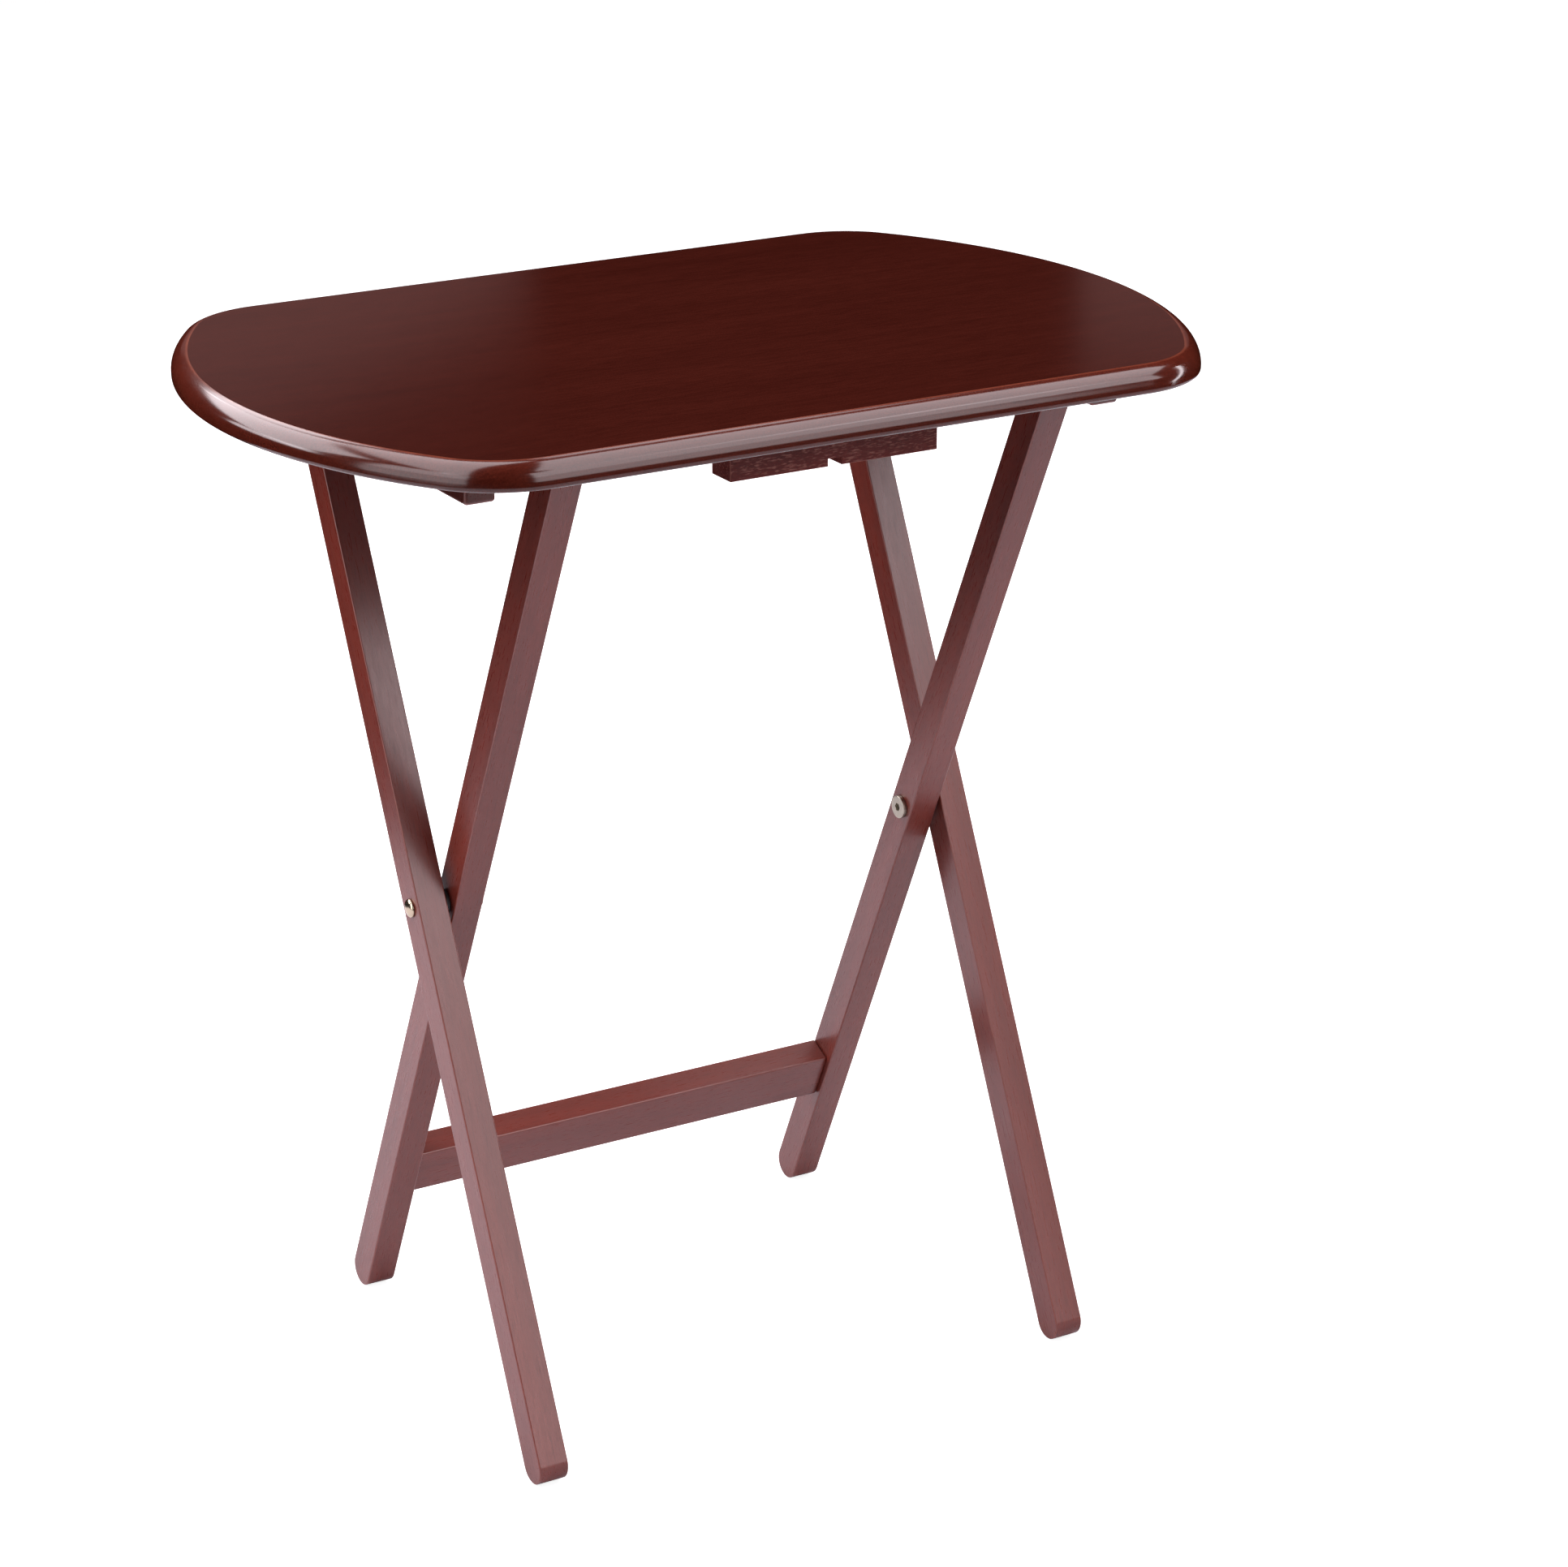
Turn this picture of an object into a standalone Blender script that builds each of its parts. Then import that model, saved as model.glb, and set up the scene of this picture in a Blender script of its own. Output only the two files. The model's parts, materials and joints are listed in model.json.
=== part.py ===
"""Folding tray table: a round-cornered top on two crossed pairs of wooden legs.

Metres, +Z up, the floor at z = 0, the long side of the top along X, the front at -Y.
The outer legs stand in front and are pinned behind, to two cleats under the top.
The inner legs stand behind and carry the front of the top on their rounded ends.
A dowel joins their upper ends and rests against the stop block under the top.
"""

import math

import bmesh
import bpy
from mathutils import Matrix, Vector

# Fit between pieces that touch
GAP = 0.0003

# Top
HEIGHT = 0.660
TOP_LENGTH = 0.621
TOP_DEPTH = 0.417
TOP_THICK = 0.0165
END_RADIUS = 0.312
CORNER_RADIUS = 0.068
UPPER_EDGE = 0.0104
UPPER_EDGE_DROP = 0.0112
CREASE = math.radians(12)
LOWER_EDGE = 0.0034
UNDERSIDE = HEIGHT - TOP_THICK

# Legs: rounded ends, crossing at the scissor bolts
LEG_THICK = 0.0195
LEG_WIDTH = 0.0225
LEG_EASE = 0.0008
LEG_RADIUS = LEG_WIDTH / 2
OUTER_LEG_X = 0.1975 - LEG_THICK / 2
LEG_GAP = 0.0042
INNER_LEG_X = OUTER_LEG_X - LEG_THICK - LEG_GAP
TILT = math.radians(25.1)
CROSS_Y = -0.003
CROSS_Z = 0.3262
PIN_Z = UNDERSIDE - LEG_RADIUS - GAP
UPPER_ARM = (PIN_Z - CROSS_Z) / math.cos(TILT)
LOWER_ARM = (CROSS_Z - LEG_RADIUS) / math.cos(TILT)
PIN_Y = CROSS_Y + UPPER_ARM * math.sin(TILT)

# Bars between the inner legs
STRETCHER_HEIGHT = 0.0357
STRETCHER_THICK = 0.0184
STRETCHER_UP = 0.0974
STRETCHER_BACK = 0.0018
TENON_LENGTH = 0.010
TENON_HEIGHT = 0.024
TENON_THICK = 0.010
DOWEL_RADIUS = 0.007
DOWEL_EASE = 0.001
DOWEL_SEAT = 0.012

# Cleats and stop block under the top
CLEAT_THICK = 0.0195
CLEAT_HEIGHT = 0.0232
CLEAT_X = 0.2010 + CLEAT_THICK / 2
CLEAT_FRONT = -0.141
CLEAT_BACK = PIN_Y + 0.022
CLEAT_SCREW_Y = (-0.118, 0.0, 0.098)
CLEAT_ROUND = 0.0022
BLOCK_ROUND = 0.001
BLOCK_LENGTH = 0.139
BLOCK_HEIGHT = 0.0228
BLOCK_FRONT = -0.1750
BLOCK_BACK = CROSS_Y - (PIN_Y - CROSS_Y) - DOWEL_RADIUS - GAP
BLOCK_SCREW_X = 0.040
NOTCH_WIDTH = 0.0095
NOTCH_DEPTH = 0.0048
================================
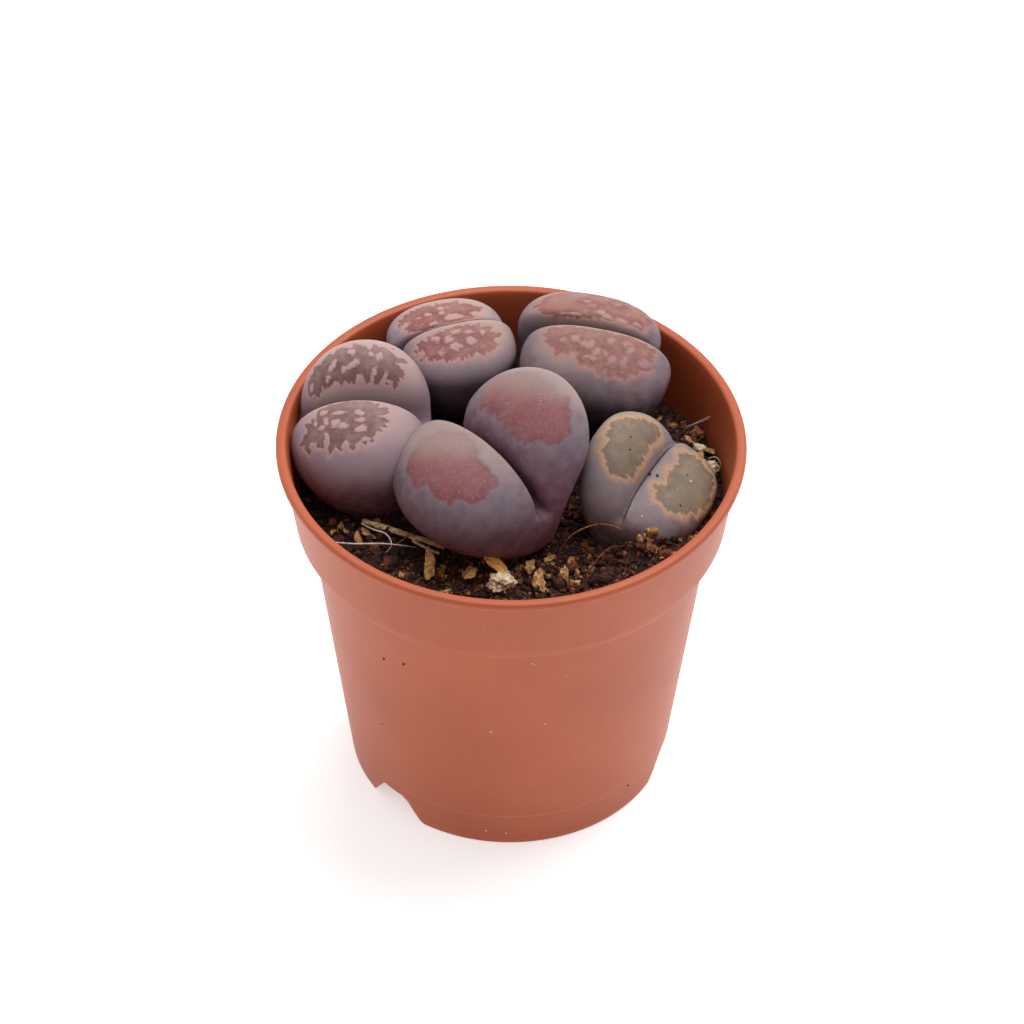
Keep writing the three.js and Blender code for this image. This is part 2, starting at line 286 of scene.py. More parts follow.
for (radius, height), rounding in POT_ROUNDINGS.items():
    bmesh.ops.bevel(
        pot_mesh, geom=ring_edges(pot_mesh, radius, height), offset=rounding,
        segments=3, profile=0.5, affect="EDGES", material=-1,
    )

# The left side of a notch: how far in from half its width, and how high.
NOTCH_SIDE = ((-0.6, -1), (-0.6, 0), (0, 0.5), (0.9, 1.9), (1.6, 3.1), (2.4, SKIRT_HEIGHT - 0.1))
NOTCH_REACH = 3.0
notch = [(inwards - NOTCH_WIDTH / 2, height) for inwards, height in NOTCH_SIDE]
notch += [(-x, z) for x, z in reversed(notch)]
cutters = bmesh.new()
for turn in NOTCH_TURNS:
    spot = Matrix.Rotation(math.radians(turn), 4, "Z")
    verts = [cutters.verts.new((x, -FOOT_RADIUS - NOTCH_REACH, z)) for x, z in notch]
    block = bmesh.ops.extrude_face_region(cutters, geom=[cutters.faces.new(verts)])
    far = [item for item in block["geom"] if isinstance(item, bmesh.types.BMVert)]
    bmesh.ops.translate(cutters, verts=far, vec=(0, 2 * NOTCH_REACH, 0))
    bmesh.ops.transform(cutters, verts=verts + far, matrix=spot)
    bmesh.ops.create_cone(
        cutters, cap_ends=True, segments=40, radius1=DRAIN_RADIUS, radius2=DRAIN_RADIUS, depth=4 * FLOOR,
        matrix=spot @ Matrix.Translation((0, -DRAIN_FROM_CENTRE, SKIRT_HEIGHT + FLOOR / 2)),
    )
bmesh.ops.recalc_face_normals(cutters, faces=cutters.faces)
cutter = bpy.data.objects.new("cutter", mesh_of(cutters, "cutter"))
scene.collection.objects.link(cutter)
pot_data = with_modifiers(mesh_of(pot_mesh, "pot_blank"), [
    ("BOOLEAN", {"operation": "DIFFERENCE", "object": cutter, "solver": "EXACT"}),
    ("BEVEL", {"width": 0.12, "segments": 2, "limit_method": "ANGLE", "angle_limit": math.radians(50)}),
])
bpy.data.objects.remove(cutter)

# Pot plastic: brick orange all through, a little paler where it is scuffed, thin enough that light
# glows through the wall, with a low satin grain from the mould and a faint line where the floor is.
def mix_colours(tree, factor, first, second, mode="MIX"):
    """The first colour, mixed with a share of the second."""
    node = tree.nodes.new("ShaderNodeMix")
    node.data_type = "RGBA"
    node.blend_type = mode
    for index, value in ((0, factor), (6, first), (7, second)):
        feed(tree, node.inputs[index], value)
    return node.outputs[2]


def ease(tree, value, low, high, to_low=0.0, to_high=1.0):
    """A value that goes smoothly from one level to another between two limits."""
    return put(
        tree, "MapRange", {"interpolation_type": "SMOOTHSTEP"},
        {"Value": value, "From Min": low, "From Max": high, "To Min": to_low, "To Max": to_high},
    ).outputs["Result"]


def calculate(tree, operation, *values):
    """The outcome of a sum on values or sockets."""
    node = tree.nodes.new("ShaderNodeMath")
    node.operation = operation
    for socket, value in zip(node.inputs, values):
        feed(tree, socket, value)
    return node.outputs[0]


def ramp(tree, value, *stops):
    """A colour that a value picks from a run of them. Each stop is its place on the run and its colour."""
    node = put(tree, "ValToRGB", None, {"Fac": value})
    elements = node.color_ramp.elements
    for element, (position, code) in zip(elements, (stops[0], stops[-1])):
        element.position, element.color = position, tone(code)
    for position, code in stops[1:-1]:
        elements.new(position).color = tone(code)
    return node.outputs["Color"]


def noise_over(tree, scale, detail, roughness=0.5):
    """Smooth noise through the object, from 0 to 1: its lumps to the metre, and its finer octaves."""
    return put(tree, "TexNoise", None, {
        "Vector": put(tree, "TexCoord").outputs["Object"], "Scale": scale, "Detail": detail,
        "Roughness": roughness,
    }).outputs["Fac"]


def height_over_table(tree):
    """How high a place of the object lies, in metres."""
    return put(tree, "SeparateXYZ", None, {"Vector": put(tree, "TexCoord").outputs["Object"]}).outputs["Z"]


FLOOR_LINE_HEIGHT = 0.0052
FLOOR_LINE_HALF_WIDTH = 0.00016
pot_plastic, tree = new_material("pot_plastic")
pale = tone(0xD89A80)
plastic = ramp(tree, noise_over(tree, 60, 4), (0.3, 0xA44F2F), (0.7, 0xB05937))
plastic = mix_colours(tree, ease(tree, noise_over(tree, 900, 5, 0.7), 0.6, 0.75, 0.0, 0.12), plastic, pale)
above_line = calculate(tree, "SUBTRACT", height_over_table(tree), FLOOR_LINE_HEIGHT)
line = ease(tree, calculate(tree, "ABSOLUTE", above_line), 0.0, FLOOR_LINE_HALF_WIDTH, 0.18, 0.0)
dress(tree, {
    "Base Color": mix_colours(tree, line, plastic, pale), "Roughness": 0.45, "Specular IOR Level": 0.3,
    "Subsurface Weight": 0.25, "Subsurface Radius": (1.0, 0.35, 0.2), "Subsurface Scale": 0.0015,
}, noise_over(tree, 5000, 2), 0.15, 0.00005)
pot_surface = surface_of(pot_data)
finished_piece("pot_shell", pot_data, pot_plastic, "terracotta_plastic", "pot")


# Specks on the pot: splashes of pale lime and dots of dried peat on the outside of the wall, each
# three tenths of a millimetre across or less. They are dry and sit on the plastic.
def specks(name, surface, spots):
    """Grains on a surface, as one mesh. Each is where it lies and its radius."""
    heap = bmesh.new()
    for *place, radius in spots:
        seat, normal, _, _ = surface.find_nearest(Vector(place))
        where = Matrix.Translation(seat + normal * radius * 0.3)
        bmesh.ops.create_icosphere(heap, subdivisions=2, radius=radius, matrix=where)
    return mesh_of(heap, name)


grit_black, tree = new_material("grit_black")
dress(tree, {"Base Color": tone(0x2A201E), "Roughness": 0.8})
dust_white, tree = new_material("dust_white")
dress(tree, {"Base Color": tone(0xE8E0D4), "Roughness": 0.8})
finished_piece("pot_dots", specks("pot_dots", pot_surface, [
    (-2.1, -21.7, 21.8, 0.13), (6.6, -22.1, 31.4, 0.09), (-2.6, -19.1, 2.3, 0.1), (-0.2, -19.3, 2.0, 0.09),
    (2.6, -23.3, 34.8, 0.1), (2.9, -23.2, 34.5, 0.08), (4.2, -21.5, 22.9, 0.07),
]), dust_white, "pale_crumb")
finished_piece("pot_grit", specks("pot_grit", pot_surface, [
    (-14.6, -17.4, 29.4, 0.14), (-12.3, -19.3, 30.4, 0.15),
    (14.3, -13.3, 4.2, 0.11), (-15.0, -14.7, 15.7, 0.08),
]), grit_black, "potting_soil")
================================
Go back over the listing above and copy exactly the lines that begin at the line with "Turn this picture" and stop after the line with "UNDERSIDE = HEIGHT - TOP_THICK"; leave out every other line.

Expected answer:
Turn this picture of an object into a standalone Blender script that builds each of its parts. Then import that model, saved as model.glb, and set up the scene of this picture in a Blender script of its own. Output only the two files. The model's parts, materials and joints are listed in model.json.
=== part.py ===
"""Folding tray table: a round-cornered top on two crossed pairs of wooden legs.

Metres, +Z up, the floor at z = 0, the long side of the top along X, the front at -Y.
The outer legs stand in front and are pinned behind, to two cleats under the top.
The inner legs stand behind and carry the front of the top on their rounded ends.
A dowel joins their upper ends and rests against the stop block under the top.
"""

import math

import bmesh
import bpy
from mathutils import Matrix, Vector

# Fit between pieces that touch
GAP = 0.0003

# Top
HEIGHT = 0.660
TOP_LENGTH = 0.621
TOP_DEPTH = 0.417
TOP_THICK = 0.0165
END_RADIUS = 0.312
CORNER_RADIUS = 0.068
UPPER_EDGE = 0.0104
UPPER_EDGE_DROP = 0.0112
CREASE = math.radians(12)
LOWER_EDGE = 0.0034
UNDERSIDE = HEIGHT - TOP_THICK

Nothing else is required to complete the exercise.